> [Records for this exercise]
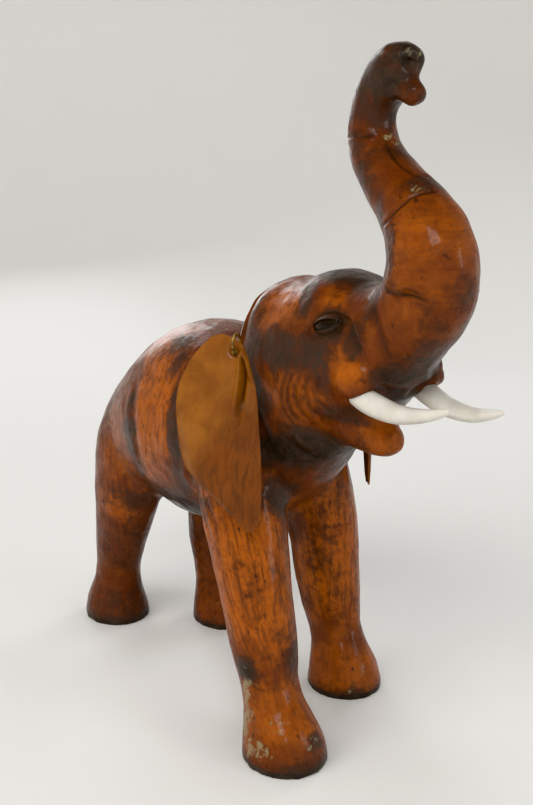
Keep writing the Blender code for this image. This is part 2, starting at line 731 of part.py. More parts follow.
def main():
    finishes = {
        "wood": material("wood", (0.42, 0.26, 0.13), 0.65),
        "leather": material("leather", (0.42, 0.15, 0.035), 0.32),
        "dark_leather": material("dark_leather", (0.15, 0.07, 0.04), 0.35),
        "ear_leather": material("ear_leather", (0.50, 0.24, 0.07), 0.50),
        "sole": material("sole", (0.06, 0.04, 0.03), 0.60),
        "thong": material("thong", (0.45, 0.30, 0.10), 0.60),
        "glass": material("glass", (0.02, 0.015, 0.01), 0.05),
        "ivory": material("ivory", (0.86, 0.82, 0.72), 0.28),
        "brass": material("brass", (0.70, 0.52, 0.22), 0.35, metallic=1.0),
    }
    form = evaluated_mesh(sculpted_form(), "form")
    outer = skin("outer", form, 0.0, OUTER_FACES)
    skins = {
        "outside": outer,
        "leather": hollow(outer, skin("inner", form, LEATHER, INNER_FACES)),
        "wood": skin("wood_skin", form, LEATHER + GLUE, WOOD_FACES),
    }
    cutters = make_cutters()
    made = {}
    make_trunk_and_head(made, skins, cutters, finishes)
    make_torso(made, skins, cutters, finishes)
    for leg in LEGS:
        make_leg(made, leg, skins, cutters, finishes)
    make_pegs(made, finishes["wood"])
    for side_name, side in (("left", 1.0), ("right", -1.0)):
        make_eye(made, side_name, side, finishes["glass"])
        make_tusk(made, side_name, finishes["ivory"])
        make_ear(made, side_name, side, finishes["ear_leather"], finishes["thong"])
    make_tail(made, finishes)


clear_scene()
figure_frame = bpy.data.objects.new("figure_frame", None)
figure_frame.location = FIGURE_FRAME
bpy.context.scene.collection.objects.link(figure_frame)
main()
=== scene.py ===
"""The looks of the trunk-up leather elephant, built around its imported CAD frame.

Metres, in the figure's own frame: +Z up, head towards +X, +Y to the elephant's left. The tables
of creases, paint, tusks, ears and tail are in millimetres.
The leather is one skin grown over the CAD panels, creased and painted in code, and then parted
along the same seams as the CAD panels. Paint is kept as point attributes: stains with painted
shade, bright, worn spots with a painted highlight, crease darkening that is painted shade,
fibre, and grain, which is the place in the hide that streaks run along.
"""

import math
from contextlib import contextmanager

import bmesh
import bpy
import numpy as np
from mathutils import Matrix, Vector


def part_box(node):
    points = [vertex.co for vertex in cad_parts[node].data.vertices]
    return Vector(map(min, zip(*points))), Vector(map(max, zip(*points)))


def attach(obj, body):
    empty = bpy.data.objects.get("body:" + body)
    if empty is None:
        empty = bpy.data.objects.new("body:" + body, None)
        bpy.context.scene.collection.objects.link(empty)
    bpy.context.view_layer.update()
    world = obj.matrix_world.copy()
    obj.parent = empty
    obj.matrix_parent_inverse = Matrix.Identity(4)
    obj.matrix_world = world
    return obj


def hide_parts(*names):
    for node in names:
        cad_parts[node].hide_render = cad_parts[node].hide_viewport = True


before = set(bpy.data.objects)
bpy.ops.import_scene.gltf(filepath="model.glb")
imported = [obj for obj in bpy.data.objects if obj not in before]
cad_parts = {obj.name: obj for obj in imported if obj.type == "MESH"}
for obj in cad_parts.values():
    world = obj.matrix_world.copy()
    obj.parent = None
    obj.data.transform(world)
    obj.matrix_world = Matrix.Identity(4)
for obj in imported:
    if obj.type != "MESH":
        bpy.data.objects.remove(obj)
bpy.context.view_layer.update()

# ---- driving dimensions ----
BLEND_VOXEL = 0.0023  # fineness of the first skin
BLEND_PASSES = 8  # smoothing that takes the CAD's facets away
LEATHER = 0.0015  # thickness of a panel
DEEPEST, HIGHEST = 0.0030, 0.0062  # how far sculpting may go in, so as to clear the core, and out
CORE_TOP = 0.515  # above this the trunk is stuffed, so sculpting may go deeper
EYE_CENTRE = np.array((0.147, 0.0375, 0.366))  # left eye; the right one mirrors it
EYE_ALONG = np.array((0.93, -0.17, 0.30))
EYE_RADII = np.array((0.0140, 0.0110, 0.0088))
GLASS_ALONG, GLASS_UP, GLASS_OUT = EYE_RADII[0] * 1.05, EYE_RADII[2], EYE_RADII[1] * 0.86
EYE_HALF, UPPER_LID, LOWER_LID = 0.0138, 0.0039, 0.0032  # half the opening's length, and its heights
LID_CREASE = 0.0048  # from the opening's edge
LEGS = ("front_right", "front_left", "hind_right", "hind_left")
SIDES = (("left", 1.0), ("right", -1.0))

# ---- the CAD's seams: a point on each and the way it faces ----
NECK = ((0.044, 0.0, 0.310), (0.9507, 0.0, 0.3102))
THROAT = ((0.0, 0.0, 0.222), (0.0, 0.0, 1.0))
TRUNK_ROOT = ((0.214, 0.0, 0.396), (0.20, 0.0, 0.98))
TRUNK_BAND = ((0.188, 0.0, 0.459), (-0.722, 0.0, 0.692))
TRUNK_NECK = ((0.144, 0.0, 0.508), (0.05, 0.0, 0.9987))
MIDDLE = ((0.0, 0.0, 0.0), (0.0, 1.0, 0.0))
ANKLE = ((0.0, 0.0, 0.052), (0.0, 0.0, 1.0))
SOLE = ((0.0, 0.0, 0.006), (0.0, 0.0, 1.0))
LEG_BOXES = {  # x range and the height of the seam on the flank and between the legs
    "front_right": (-0.026, 0.252, 0.232, 0.176),
    "front_left": (-0.038, 0.252, 0.232, 0.176),
    "hind_right": (-0.368, -0.124, 0.222, 0.170),
    "hind_left": (-0.368, -0.104, 0.222, 0.170),
}
BOX_INNER, FLANK = 0.006, 0.085


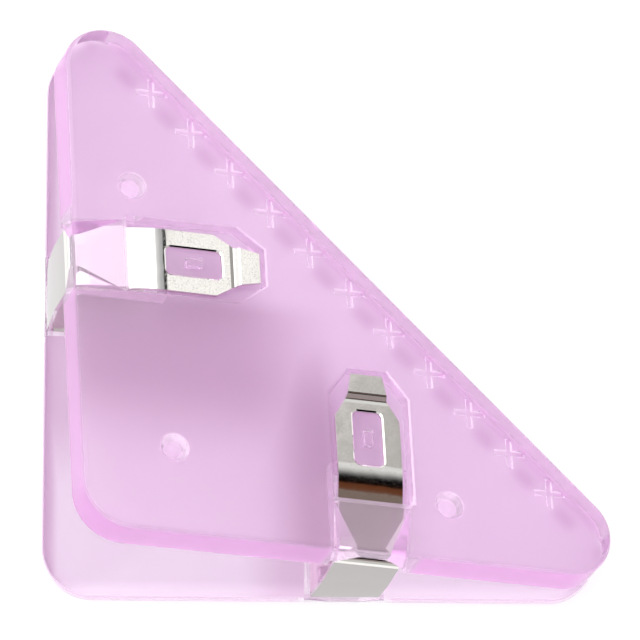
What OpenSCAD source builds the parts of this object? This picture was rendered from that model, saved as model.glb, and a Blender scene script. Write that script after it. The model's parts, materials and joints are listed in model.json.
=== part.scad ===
// Triangular corner clip for paper: two clear plates, mirror images of each other,
// held jaw to jaw along their long sides by two flat steel springs. Squeezing the
// right-angled corners together rolls the plates on their pegs and opens the jaw.
//
// Each plate is drawn once, lying on its outer face, with its right-angled corner at
// the start of X and Y. The second plate and the second half of each spring are that
// drawing mirrored in the middle plane of the clip.

/* [Plates] */
// Length of each short side, measured over the rounded corners
leg = 75; // [68:1:110]
// Thickness of each plate
plate_t = 5.4; // [5:0.1:7]
// Radius of the right-angled corner
corner_r = 6.8; // [4:0.1:9]
// Radius of the two pointed corners
tip_r = 6.2; // [4:0.1:8]
// Angle between the plates while the jaw is closed
rest_angle = 27; // [25:1:32]

/* [Jaw teeth] */
// Distance between neighbouring cross-shaped teeth
tooth_pitch = 7.6; // [6:0.1:12]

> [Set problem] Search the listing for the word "body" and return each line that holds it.

> [Full solution]
def attach(obj, body):
    empty = bpy.data.objects.get("body:" + body)
        empty = bpy.data.objects.new("body:" + body, None)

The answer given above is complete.